When I was at Uni my girlfriend’s Dad and his mate used to book club acts. Every Saturday night that we spent at her parent’s followed much the same formula. We’d all dress up in suits and best frocks, and set off to meet up at Alan (Les) Parker’s house. We’d then set off and collect the fees for the three or acts they had in the immediate area (Leeds and Wakefield) and have half a shandy in each club just to be polite. Les or Noel would choose a favourite act to sit through, so we’d end up listening to yet another “Fabulous Boy/Girl duo” at East Leeds WMC or Knottingly Wheeltappers or wherever, then head off to Napoleons Casino in Leeds for the free coffee and sandwiches while Les played blackjack.
The singing acts were almost inevitably accompanied by the same guy in a brown suit playing a keyboard, and there was always at least two pairs of women dancing to the music at the front.
We’d then go and have a nightcap at Les’s club on Vicar Lane before heading back to his house for fish n chips which he’d collect on the way back.
Heady times. Both Noel and Les were shortarses and I was a hefty six-footer so they always asked me to go with them to any clubs where they’d had issues with payment for the acts. God knows what they thought I’d do, but it never really went wrong.
One abiding memory was a flat roof club in Leeds near the hospital (East Leeds WMC?) where a bloke near the bar asked Les if he wanted to buy some beef. He asked how much and the guy said if he bought it all he’d include the van it came in.
The singing acts were almost inevitably accompanied by the same guy in a brown suit playing a keyboard,
Oi! That was my Grandad!
Don't you still have to be a member or at least affiliated to get in to one these days? That was the reason the booze was cheap from memory? If so it'll probably be frowned upon if you tip up without membership Kyton and spend your time looking down your nose at the regulars.

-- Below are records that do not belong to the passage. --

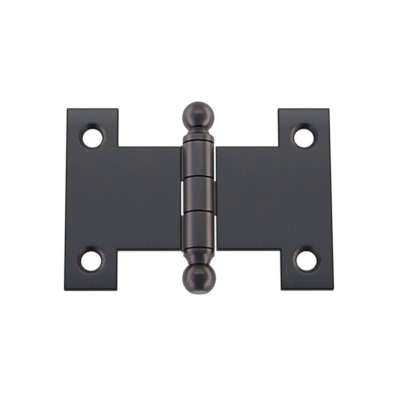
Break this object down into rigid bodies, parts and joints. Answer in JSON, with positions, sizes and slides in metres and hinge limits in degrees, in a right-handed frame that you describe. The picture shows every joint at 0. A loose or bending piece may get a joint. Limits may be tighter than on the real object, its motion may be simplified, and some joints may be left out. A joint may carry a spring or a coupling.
{
  "type": "parliament hinge",
  "caption": "Small H-shaped hinge laid open flat: broad projecting ears with countersunk screw holes, a knuckled barrel and ball finials on its pin.",
  "frame": {"origin": "on the pin axis, half way along the barrel, with the hinge laid open flat", "axes": "+X from the leaf with the outer knuckles to the leaf with the centre knuckle, +Y along the pin to the finial with the rounded shoulder, +Z out of the countersunk front faces"},
  "size_m": [0.108, 0.0799, 0.0136],
  "materials": {
    "leaf_bronze": "dark oil-rubbed bronze, satin",
    "finial_bronze": "dark oil-rubbed bronze, satin",
    "pin_steel": "turned steel, darkened and oiled"
  },
  "bodies": {
    "left_side": {"left_leaf": "leaf_bronze"},
    "right_side": {"right_leaf": "leaf_bronze"},
    "pin_assembly": {"hinge_pin": "pin_steel", "top_finial": "finial_bronze", "bottom_finial": "finial_bronze"}
  },
  "joints": [
    {"name": "leaf_swing", "type": "hinge", "parent": "left_side", "child": "right_side", "pos_m": [0, 0, 0], "axis": [0, -1, 0], "range_deg": [-130, 180]},
    {"name": "pin_spin", "type": "hinge", "parent": "left_side", "child": "pin_assembly", "pos_m": [0, 0, 0], "axis": [0, 1, 0], "continuous": true}
  ]
}
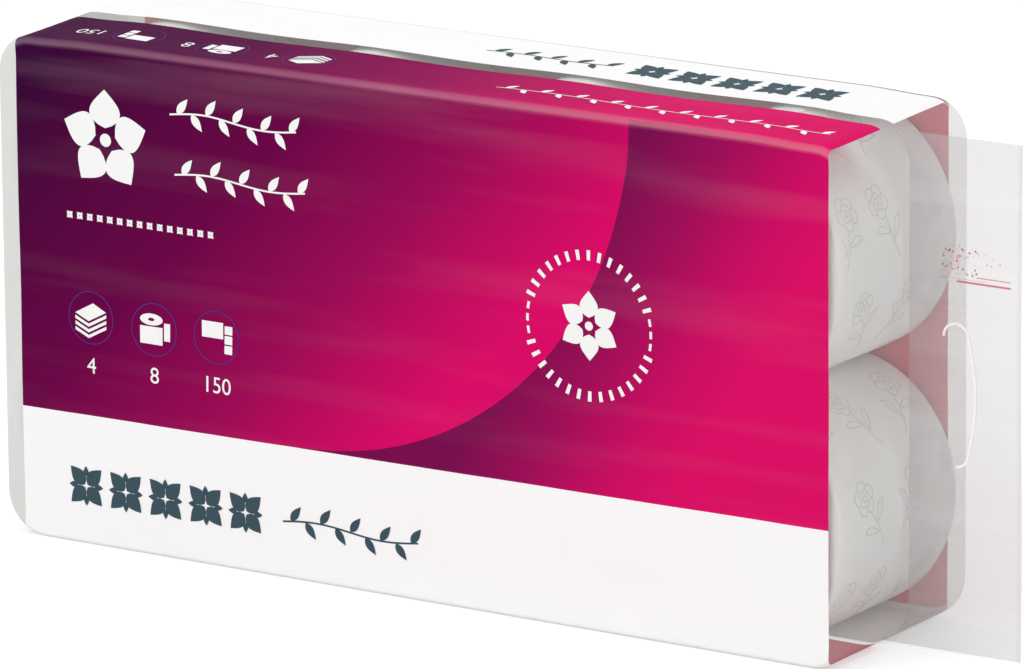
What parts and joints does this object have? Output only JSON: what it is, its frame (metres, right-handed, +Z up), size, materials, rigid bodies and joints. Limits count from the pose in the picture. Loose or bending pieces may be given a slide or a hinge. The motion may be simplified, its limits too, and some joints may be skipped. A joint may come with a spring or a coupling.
{
  "type": "toilet roll pack",
  "caption": "Toilet rolls on cardboard cores, stacked in layers in a printed film bag that stands on its long side, with a flat carrying fin and a finger slit at an end",
  "frame": {"origin": "on the floor, under the middle of the whole outline, fin and seal included", "axes": "+X runs along the pack towards the carrying fin, +Y from the front panel to the back panel, +Z up"},
  "size_m": [0.503, 0.1, 0.23],
  "materials": {
    "film": "thin soft polythene film, glossy, printed in deep purple and magenta with clear and milky areas",
    "tissue": "soft white embossed tissue paper, matt",
    "core_board": "plain light grey-brown cardboard tube, matt"
  },
  "bodies": {
    "root": {"film_wrap": "film", "roll_1": "tissue", "roll_2": "tissue", "roll_3": "tissue", "roll_4": "tissue", "roll_5": "tissue", "roll_6": "tissue", "roll_7": "tissue", "roll_8": "tissue", "core_1": "core_board", "core_2": "core_board", "core_3": "core_board", "core_4": "core_board", "core_5": "core_board", "core_6": "core_board", "core_7": "core_board", "core_8": "core_board"}
  },
  "joints": []
}
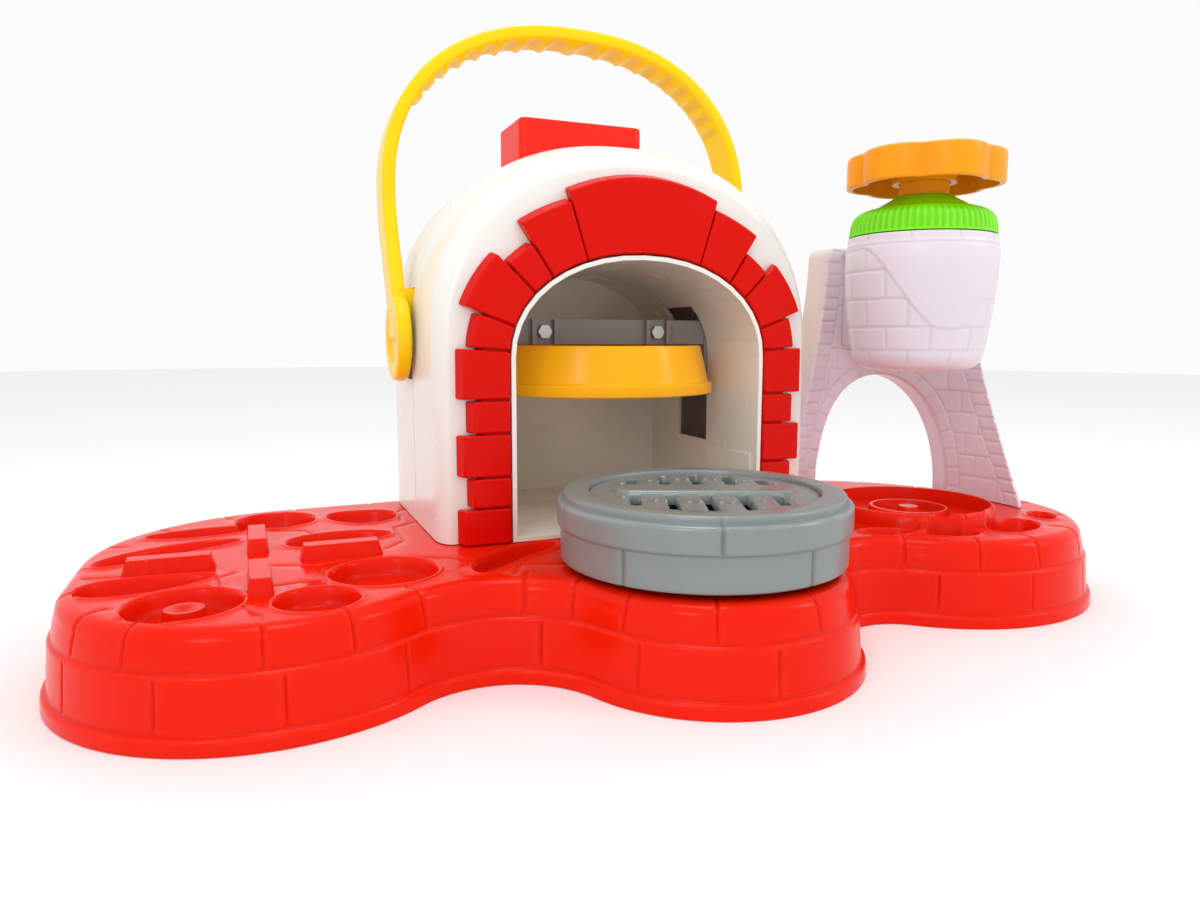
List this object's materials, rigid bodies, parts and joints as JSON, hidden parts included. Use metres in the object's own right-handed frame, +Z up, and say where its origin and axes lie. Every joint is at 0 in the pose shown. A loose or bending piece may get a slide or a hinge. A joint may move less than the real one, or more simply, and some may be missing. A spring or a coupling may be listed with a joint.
{
  "type": "toy oven",
  "caption": "Toy pizza oven on a lobed base with topping moulds: a domed oven with a bail press over a sliding pan, and a screw-fed dough extruder on a curved brick tower.",
  "frame": {"origin": "middle of the overall width and depth, on the surface that the base stands on", "axes": "+X to the right when facing the oven's mouth, +Y from the mouth to the back, +Z up"},
  "size_m": [0.3586, 0.1885, 0.214],
  "materials": {
    "base_red": "moulded, semi-gloss",
    "trim_red": "moulded, semi-gloss",
    "chimney_red": "moulded, semi-gloss",
    "shell_white": "moulded, semi-gloss",
    "lavender": "moulded, semi-gloss",
    "cap_green": "moulded, semi-gloss",
    "knob_orange": "moulded, semi-gloss",
    "handle_yellow": "moulded, semi-gloss",
    "stamper_amber": "moulded, semi-gloss",
    "pan_grey": "moulded, satin",
    "screw_steel": "zinc plated",
    "seal_black": "matt"
  },
  "bodies": {
    "base": {"base_shell": "base_red", "oven_front_shell": "shell_white", "oven_rear_shell": "shell_white", "oven_liner": "shell_white", "brick_arch": "trim_red", "chimney": "chimney_red", "tower": "lavender", "extruder_barrel": "lavender", "nozzle_plate": "lavender", "oven_screw_1": "screw_steel", "oven_screw_2": "screw_steel", "oven_screw_3": "screw_steel", "oven_screw_4": "screw_steel", "tower_screw_1": "screw_steel", "tower_screw_2": "screw_steel"},
    "press": {"handle": "handle_yellow", "carriage": "pan_grey", "stamper": "stamper_amber", "carriage_bolt_left": "screw_steel", "carriage_bolt_right": "screw_steel", "handle_pin_left": "screw_steel", "handle_pin_right": "screw_steel"},
    "pan": {"pan_body": "pan_grey", "pan_grate": "pan_grey"},
    "cap": {"barrel_cap": "cap_green"},
    "plunger": {"piston": "knob_orange", "piston_seal": "seal_black"},
    "knob": {"spindle": "knob_orange", "knob": "knob_orange"}
  },
  "joints": [
    {"name": "press_slide", "type": "slide", "parent": "base", "child": "press", "axis": [0, 0, -1], "range_m": [0, 0.022]},
    {"name": "pan_slide", "type": "slide", "parent": "base", "child": "pan", "axis": [0, 1, 0], "range_m": [0, 0.084]},
    {"name": "cap_turn", "type": "hinge", "parent": "base", "child": "cap", "pos_m": [0.1087, -0.01125, 0.1323], "axis": [0, 0, 1], "range_deg": [0, 60]},
    {"name": "plunger_slide", "type": "slide", "parent": "cap", "child": "plunger", "axis": [0, 0, 1], "range_m": [-0.0024, 0.0237]},
    {"name": "knob_turn", "type": "hinge", "parent": "plunger", "child": "knob", "pos_m": [0.1087, -0.01125, 0.1323], "axis": [0, 0, 1], "range_deg": [-49, 475]}
  ],
  "couplings": [
    {"joint": "knob_turn", "follows": "plunger_slide", "rad_per_m": 349.07}
  ]
}
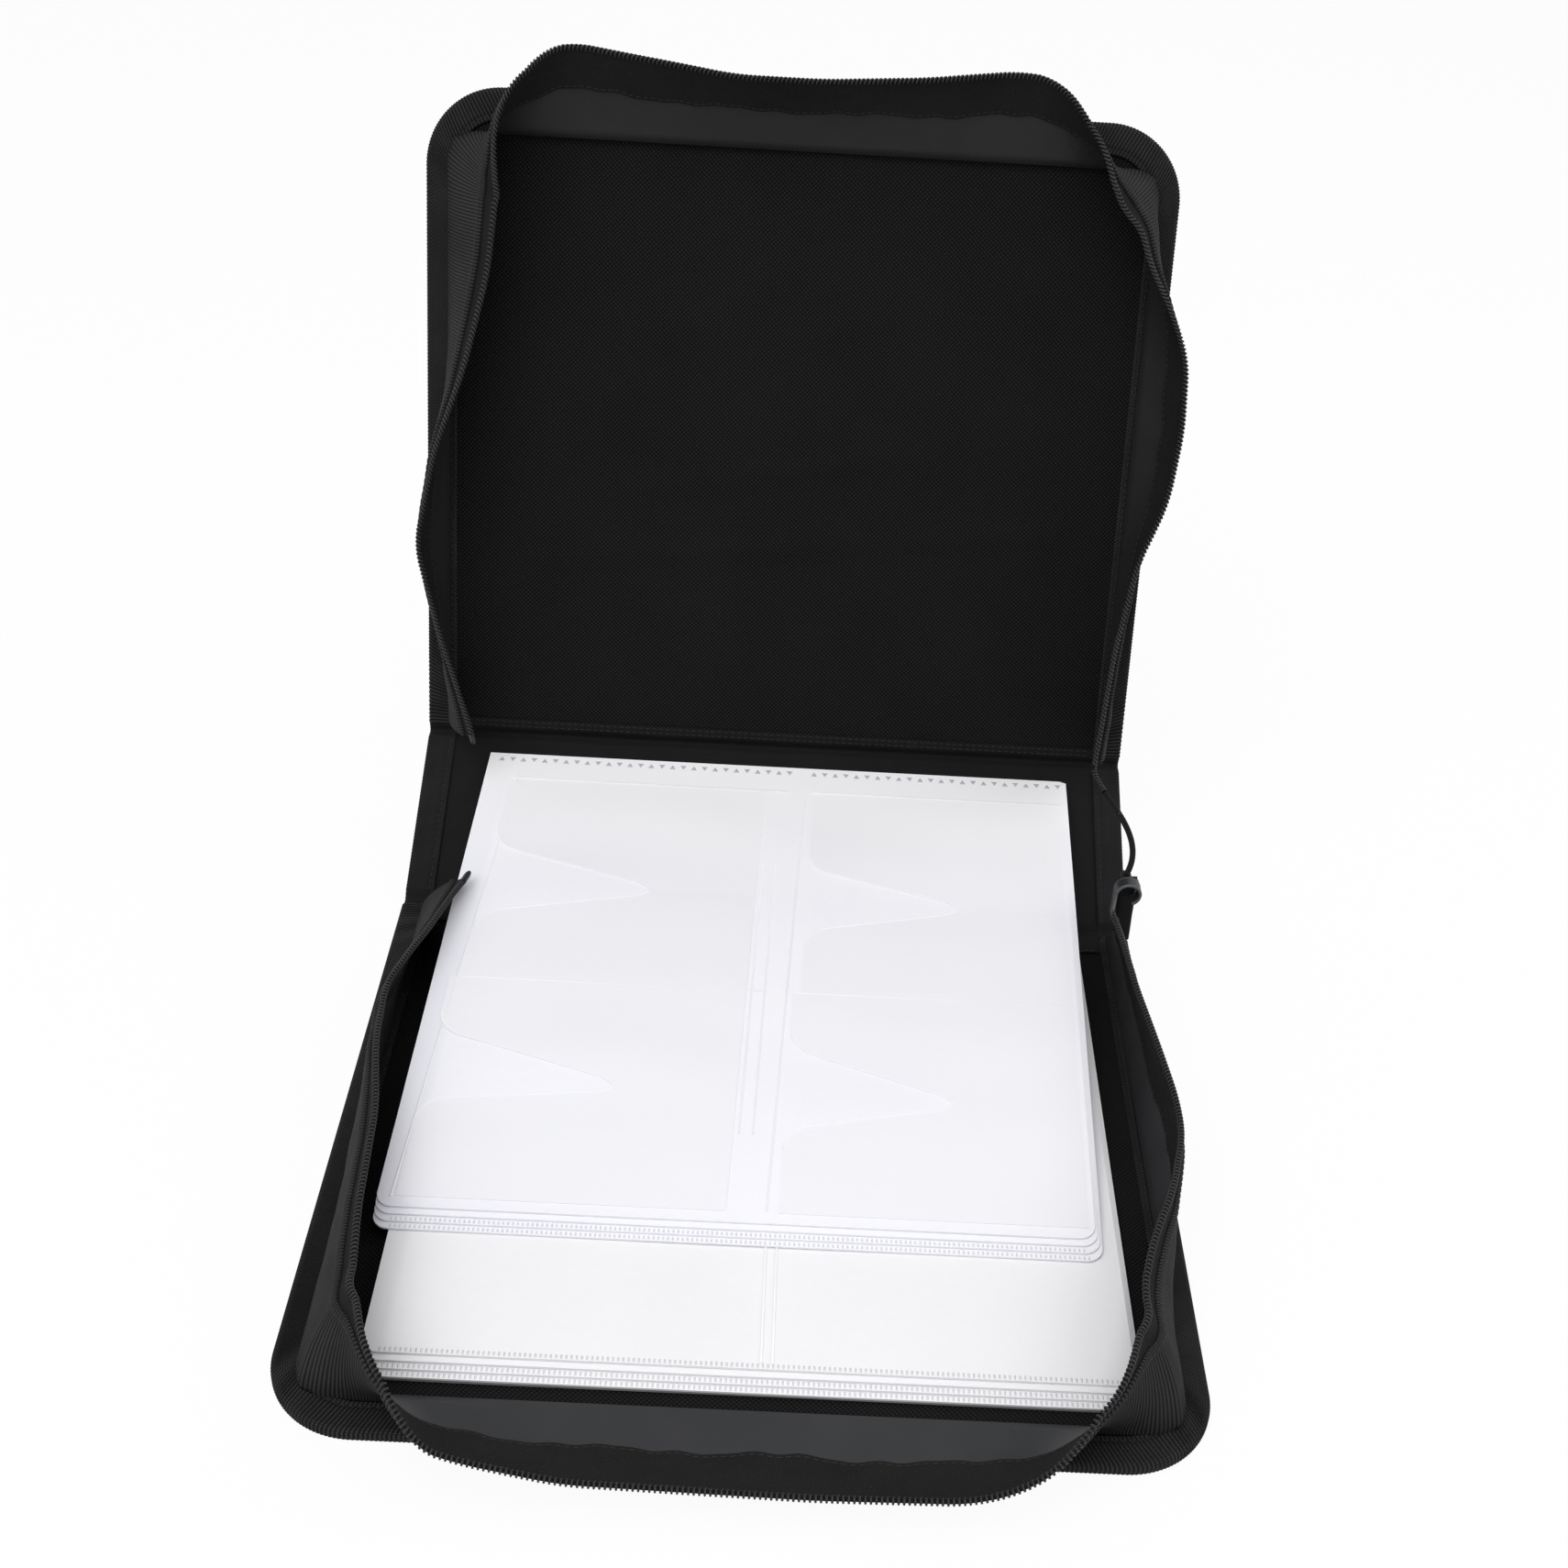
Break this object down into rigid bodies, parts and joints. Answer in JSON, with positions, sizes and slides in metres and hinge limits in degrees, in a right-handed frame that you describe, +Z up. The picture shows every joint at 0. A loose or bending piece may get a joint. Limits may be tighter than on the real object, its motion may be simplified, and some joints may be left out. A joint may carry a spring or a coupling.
{
  "type": "cd storage case",
  "caption": "Zip-round black fabric disc case, opened on its base, with a folding spine and lid, soft zip walls and white sleeve pages.",
  "frame": {"origin": "middle of the base's underside, where it rests on the table", "axes": "+X to the right across the case, +Y from the base's front edge towards the spine and lid, +Z up"},
  "size_m": [0.3334, 0.4801, 0.3456],
  "materials": {
    "cover_oxford": "coarse woven black oxford cloth",
    "grey_board": "plain stiffener board",
    "nonwoven_liner": "black non-woven cloth with a fine dot emboss",
    "plain_lining": "plain black lining cloth",
    "binding_tape": "ribbed black binding tape with a stitched seam",
    "wall_cloth": "black oxford outside, smooth dark grey coating inside",
    "zip_tape": "fine black woven zip tape",
    "zip_coil": "black nylon coil teeth",
    "sleeve_film": "translucent white sleeve film and cloth",
    "sleeve_film_low": "translucent white sleeve film, slightly warmer",
    "backing_film": "grey backing sheet",
    "page_strip_cloth": "white strip that the pages are welded to",
    "coated_tape": "dark grey coated tape end",
    "tab_cloth": "folded black cloth tab",
    "slider_metal": "black painted slider"
  },
  "bodies": {
    "base": {"base_cover": "cover_oxford", "base_board": "grey_board", "base_liner": "nonwoven_liner", "base_binding": "binding_tape", "base_wall": "wall_cloth", "base_zip_tape": "zip_tape", "base_zip_teeth": "zip_coil", "lining_hem_base": "plain_lining", "page_backing_sheet": "backing_film", "lower_pages": "sleeve_film_low", "upper_pages": "sleeve_film", "zip_slider": "slider_metal", "zip_end_loop": "coated_tape", "zip_end_tab": "tab_cloth"},
    "spine": {"spine_cover": "cover_oxford", "spine_board": "grey_board", "spine_lining": "plain_lining", "spine_binding_left": "binding_tape", "spine_binding_right": "binding_tape", "page_strip_lower": "page_strip_cloth", "page_strip_upper": "page_strip_cloth", "zip_tail": "zip_tape"},
    "lid": {"lid_cover": "cover_oxford", "lid_board": "grey_board", "lid_liner": "nonwoven_liner", "lid_binding": "binding_tape", "lid_wall": "wall_cloth", "lid_zip_tape": "zip_tape", "lid_zip_teeth": "zip_coil", "lining_hem_lid": "plain_lining"},
    "pull": {"zip_pull": "slider_metal"}
  },
  "joints": [
    {"name": "spine_fold", "type": "hinge", "parent": "base", "child": "spine", "pos_m": [0, 0.14575, 0.0004], "axis": [1, 0, 0], "range_deg": [-26, 64], "deforming": ["upper_pages"]},
    {"name": "lid_fold", "type": "hinge", "parent": "spine", "child": "lid", "pos_m": [0, 0.22799, 0.04051], "axis": [1, 0, 0], "range_deg": [-48, 42], "deforming": ["zip_tail"]},
    {"name": "pull_swing", "type": "hinge", "parent": "base", "child": "pull", "pos_m": [0.1607, 0.13, 0.044], "axis": [0, -1, 0], "range_deg": [0, 150]}
  ]
}
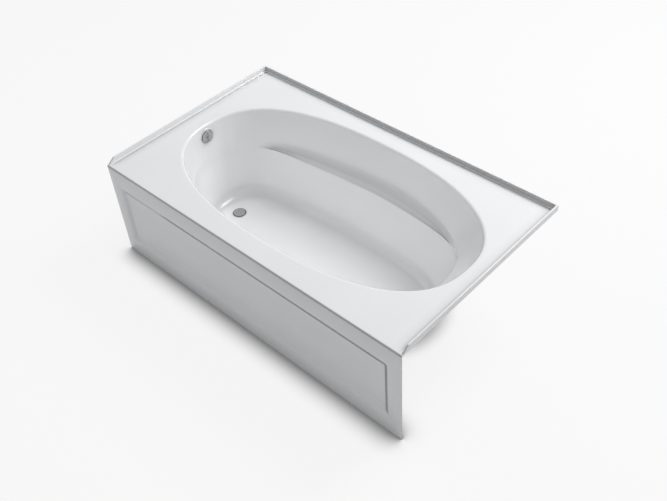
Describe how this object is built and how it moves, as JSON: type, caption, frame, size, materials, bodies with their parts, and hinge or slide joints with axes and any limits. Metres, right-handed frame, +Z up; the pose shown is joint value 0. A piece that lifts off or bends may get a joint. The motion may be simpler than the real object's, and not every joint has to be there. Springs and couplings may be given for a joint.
{
  "type": "alcove bathtub",
  "caption": "Alcove bathtub with an oval basin, armrest ledges, a tile flange on three sides, a recessed-panel apron, and a trip lever that lifts the drain stopper.",
  "frame": {"origin": "on the floor, under the middle of the tub's outer box", "axes": "+X along the tub from the drain end to the backrest end, -Y out of the apron's face into the room, +Z up"},
  "size_m": [1.829, 1.067, 0.572],
  "materials": {
    "acrylic_shell": "smooth white gloss",
    "acrylic_apron": "smooth white gloss",
    "timber": "plain sawn",
    "chrome_trim": "polished",
    "black_rubber": "matt",
    "pipe_plastic": "moulded",
    "plain_brass": "plain drawn and cast",
    "bracket_steel": "stamped"
  },
  "bodies": {
    "tub": {"apron_backer_board": "timber", "apron_bottom_rail": "timber", "apron_post_left": "timber", "apron_post_right": "timber", "base_board": "timber", "base_runner_1": "timber", "base_runner_2": "timber", "base_runner_3": "timber", "base_runner_4": "timber", "base_runner_5": "timber", "deck_rail_back": "timber", "deck_rail_front": "timber", "deck_rail_left": "timber", "deck_rail_right": "timber", "drain_flange": "chrome_trim", "drain_gasket": "black_rubber", "drain_shoe": "plain_brass", "front_apron": "acrylic_apron", "lever_bracket": "bracket_steel", "lever_pin": "bracket_steel", "overflow_elbow": "pipe_plastic", "overflow_gasket": "black_rubber", "overflow_plate": "chrome_trim", "overflow_screws": "chrome_trim", "overflow_tube": "pipe_plastic", "slip_nuts": "pipe_plastic", "slip_washers": "black_rubber", "tub_shell": "acrylic_shell", "waste_tee": "pipe_plastic"},
    "trip_lever": {"trip_lever": "chrome_trim"},
    "lift_linkage": {"linkage_yoke": "plain_brass", "linkage_rod": "plain_brass", "linkage_locknut": "plain_brass", "linkage_striker": "plain_brass"},
    "rocker": {"rocker_arm": "plain_brass"},
    "stopper": {"stopper_cap": "chrome_trim", "stopper_seal": "black_rubber", "stopper_stem": "plain_brass", "stem_button": "plain_brass"}
  },
  "joints": [
    {"name": "lever_hinge", "type": "hinge", "parent": "tub", "child": "trip_lever", "pos_m": [-0.78675, -0.022, 0.482], "axis": [0, -1, 0], "range_deg": [0, 36]},
    {"name": "linkage_slide", "type": "slide", "parent": "tub", "child": "lift_linkage", "axis": [0, 0, -1], "range_m": [0, 0.01576]},
    {"name": "rocker_hinge", "type": "hinge", "parent": "tub", "child": "rocker", "pos_m": [-0.687, -0.022, 0.01383], "axis": [0, -1, 0], "range_deg": [0, 7.2]},
    {"name": "stopper_slide", "type": "slide", "parent": "tub", "child": "stopper", "axis": [0, 0, 1], "range_m": [0, 0.0083]}
  ],
  "couplings": [
    {"joint": "lever_hinge", "follows": "linkage_slide", "rad_per_m": 39.868},
    {"joint": "rocker_hinge", "follows": "linkage_slide", "rad_per_m": 7.976},
    {"joint": "stopper_slide", "follows": "linkage_slide", "ratio": 0.52665}
  ]
}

I've been in loads over the years (especially when playing Rugby League), plenty good, plenty bad, some terrible. Usually decent enough places to have a drink and a chat or a bit of quiet. Last one I was a member of was Skipton WMC when I lived round the corner and used to call in on the way to town. It was (is) a really well kept club and didn't suffer from teenagers shouting or fighting so was a pleasant place for a beer on a weekend night. To join it was a full sit down with some of the committee after being proposed by a member though and an application form!